No soy un gran conocedor en la materia, pero considero muy exagerado y mal interpretado el acertado comentario que hizo en sus primeras declaraciones la nueva ministra de la Mujer y Poblaciones Vulnerables, Ana María Choquehuanca.
Me explico. Entiendo que el feminismo es un movimiento social que lucha por la igualdad de género para que mujeres y hombres tengan las mismas oportunidades en el mercado y ante la Ley, pero sobre todo para que cambiemos ese chip mental que aún hoy predomina en las principales culturas del mundo, donde se cree que los hombres son superiores a las mujeres.
Esta lucha nace con el mundo moderno. Recordemos que en las primeras civilizaciones, cuando aún vivíamos en cavernas, la primera división del trabajo atribuyó a los hombres la caza (por el uso de la fuerza) y a las mujeres la recolección y la base inicial de lo que hoy conocemos como organización social, cuya cédula madre es la familia.
En tiempos antiguos fue la mujer (el matriarcado) quien definió las reglas de juego de la convivencia social. Con el tiempo, a medida que hubo que definir territorios y protegerlos de otros grupos humanos organizados, la hegemonía del hombre se apropió de dos instituciones que hoy siguen siendo hegemónicas en el mundo: la religión y la milicia.
La profesionalización en ambas instituciones fue capturada por los hombres (el patriarcado), quienes impusieron el uso de la fuerza frente a la razón como nueva línea de base de la organización social moderna. No es casual, por ello, que hoy iglesias y fuerzas armadas sean dominadas por los hombres. Y lo fue también la política en sus primeros tiempos, a pesar de que hoy ya existe un mejor equilibrio en su representación, con la presencia de mujeres que asumen cargos importantes en las decisiones de los países, especialmente en el mundo occidental.

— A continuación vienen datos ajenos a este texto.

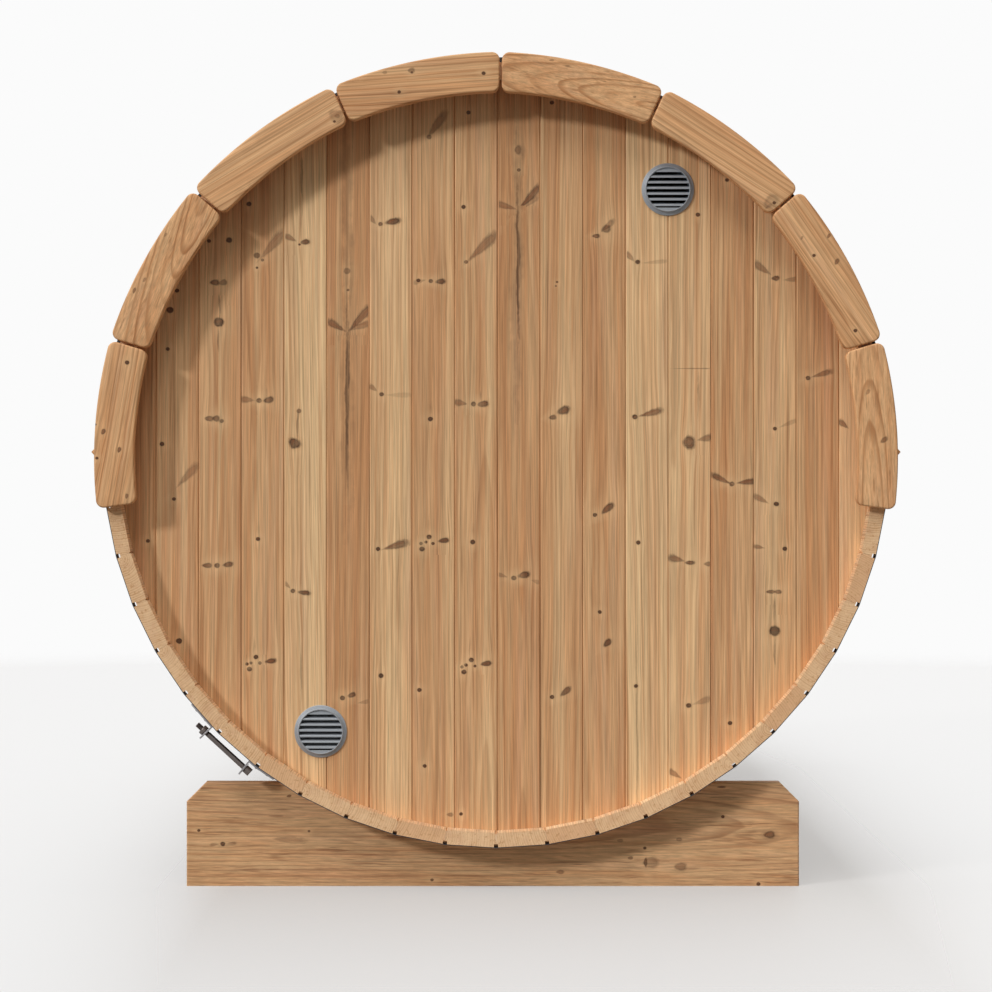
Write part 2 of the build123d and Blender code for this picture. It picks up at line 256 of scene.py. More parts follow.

Esta lucha que comparto no se acerca ―ni por casualidad― con ese feminismo local (que yo prefiero llamar hembrismo) que sostiene su primitivo andamiaje político en la queja social. Son tiempos de pasar de la queja a la acción. Y el feminismo peruano se ha quedado varado en el tiempo, limitándose a organizaciones aisladas y a ONGs que solo viven del maltrato y de la discriminación a la mujer, pero que no han sido capaces de convertirse en expresiones políticas orgánicas que elijan congresistas o Presidentes para cambiar esta discriminación en la estructura social, económica y política del país.
Acierta, por ello, Choquehuanca, cuando pone el foco en el tema cultural y cuando expresa ―con transparencia― que más feminismo a la peruana es insuficiente. Que necesitamos cambiar el chip cultural que sigue reproduciendo machismo en el seno mismo de la familia.
Choquehuanca sabe muy bien que la única forma de cambiar las cosas es darle poder real a las mujeres, para que recuperen el sitio que perdieron con la profesionalización de las iglesias y las fuerzas armadas, y con la hegemonía de la fuerza bruta institucionalizada que hoy domina nuestras sociedades.
Choquehuanca sabe muy bien que eso significa dar a las mujeres capacidad para generar riqueza, con emprendimientos que le permitan independencia económica de los hombres, con educación para reconocer la igualdad de derechos, pero sobre todo con acceso a la gestión del poder, ocupando cargos de decisión política ―como la que ella ocupa hoy al mando de un ministerio.
Cometen un grave error las feministas locales al enemistarse con quien puede convertirse en su mejor aliada en esta lucha milenaria por la igualdad de género, que dicho sea de paso no se limita al abuso contra la mujer, sino a todo acto de abuso y discriminación contra minorías y poblaciones vulnerables: niños, ancianos, personas con discapacidad, comunidades LGTB y otros grupos sociales. Más acción y menos palabras. Más gestión política y menos marketing digital. El Perú necesita mujeres políticas de carne y hueso. No basta con débiles campañas en redes sociales que solo apuestan por la queja insuficiente.